MATERIAL PROVIDED

....................

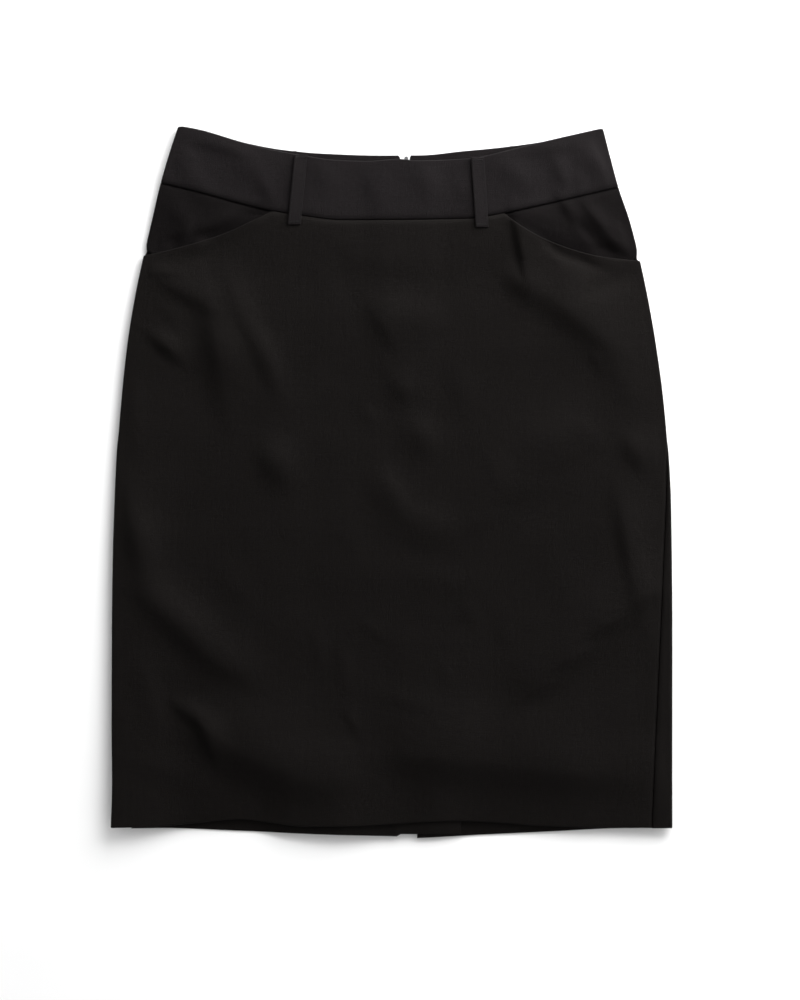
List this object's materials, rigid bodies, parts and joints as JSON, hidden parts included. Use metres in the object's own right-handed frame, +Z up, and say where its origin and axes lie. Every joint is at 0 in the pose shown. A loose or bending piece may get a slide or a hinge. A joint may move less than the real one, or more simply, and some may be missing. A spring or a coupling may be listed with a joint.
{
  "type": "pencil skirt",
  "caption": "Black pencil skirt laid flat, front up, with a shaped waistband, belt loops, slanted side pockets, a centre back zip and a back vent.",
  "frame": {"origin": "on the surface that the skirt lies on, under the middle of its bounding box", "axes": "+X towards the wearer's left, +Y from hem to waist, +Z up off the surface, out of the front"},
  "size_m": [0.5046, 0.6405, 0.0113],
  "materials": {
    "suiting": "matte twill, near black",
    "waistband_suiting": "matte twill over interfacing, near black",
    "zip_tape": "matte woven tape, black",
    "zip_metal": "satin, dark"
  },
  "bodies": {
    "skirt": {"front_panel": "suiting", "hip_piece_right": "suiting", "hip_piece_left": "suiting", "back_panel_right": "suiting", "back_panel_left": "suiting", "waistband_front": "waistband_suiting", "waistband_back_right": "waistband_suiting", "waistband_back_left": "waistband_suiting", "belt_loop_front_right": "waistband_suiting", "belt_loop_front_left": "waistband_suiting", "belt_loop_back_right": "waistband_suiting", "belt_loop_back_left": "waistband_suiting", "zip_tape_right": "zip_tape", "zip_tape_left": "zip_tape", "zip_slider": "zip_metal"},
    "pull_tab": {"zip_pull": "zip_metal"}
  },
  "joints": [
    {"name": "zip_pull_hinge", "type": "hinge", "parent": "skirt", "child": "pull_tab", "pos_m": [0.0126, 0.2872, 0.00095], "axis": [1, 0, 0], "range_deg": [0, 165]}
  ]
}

....................

STATED TASK
Write the data back out verbatim.

WRITTEN REPLY
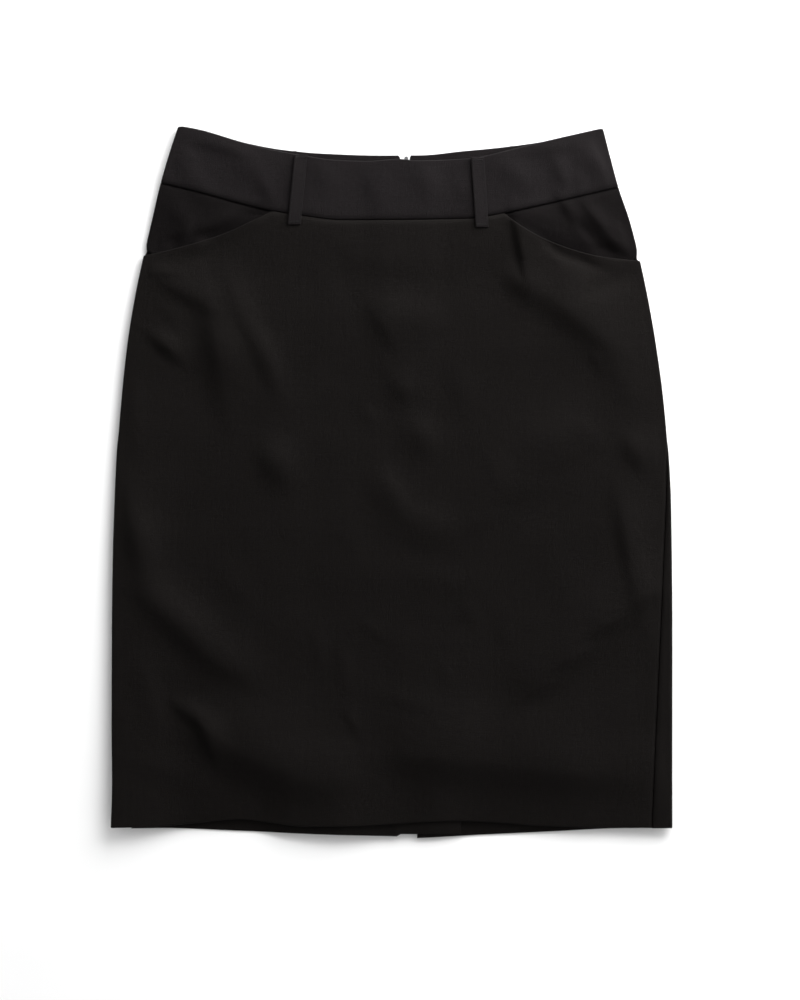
List this object's materials, rigid bodies, parts and joints as JSON, hidden parts included. Use metres in the object's own right-handed frame, +Z up, and say where its origin and axes lie. Every joint is at 0 in the pose shown. A loose or bending piece may get a slide or a hinge. A joint may move less than the real one, or more simply, and some may be missing. A spring or a coupling may be listed with a joint.
{
  "type": "pencil skirt",
  "caption": "Black pencil skirt laid flat, front up, with a shaped waistband, belt loops, slanted side pockets, a centre back zip and a back vent.",
  "frame": {"origin": "on the surface that the skirt lies on, under the middle of its bounding box", "axes": "+X towards the wearer's left, +Y from hem to waist, +Z up off the surface, out of the front"},
  "size_m": [0.5046, 0.6405, 0.0113],
  "materials": {
    "suiting": "matte twill, near black",
    "waistband_suiting": "matte twill over interfacing, near black",
    "zip_tape": "matte woven tape, black",
    "zip_metal": "satin, dark"
  },
  "bodies": {
    "skirt": {"front_panel": "suiting", "hip_piece_right": "suiting", "hip_piece_left": "suiting", "back_panel_right": "suiting", "back_panel_left": "suiting", "waistband_front": "waistband_suiting", "waistband_back_right": "waistband_suiting", "waistband_back_left": "waistband_suiting", "belt_loop_front_right": "waistband_suiting", "belt_loop_front_left": "waistband_suiting", "belt_loop_back_right": "waistband_suiting", "belt_loop_back_left": "waistband_suiting", "zip_tape_right": "zip_tape", "zip_tape_left": "zip_tape", "zip_slider": "zip_metal"},
    "pull_tab": {"zip_pull": "zip_metal"}
  },
  "joints": [
    {"name": "zip_pull_hinge", "type": "hinge", "parent": "skirt", "child": "pull_tab", "pos_m": [0.0126, 0.2872, 0.00095], "axis": [1, 0, 0], "range_deg": [0, 165]}
  ]
}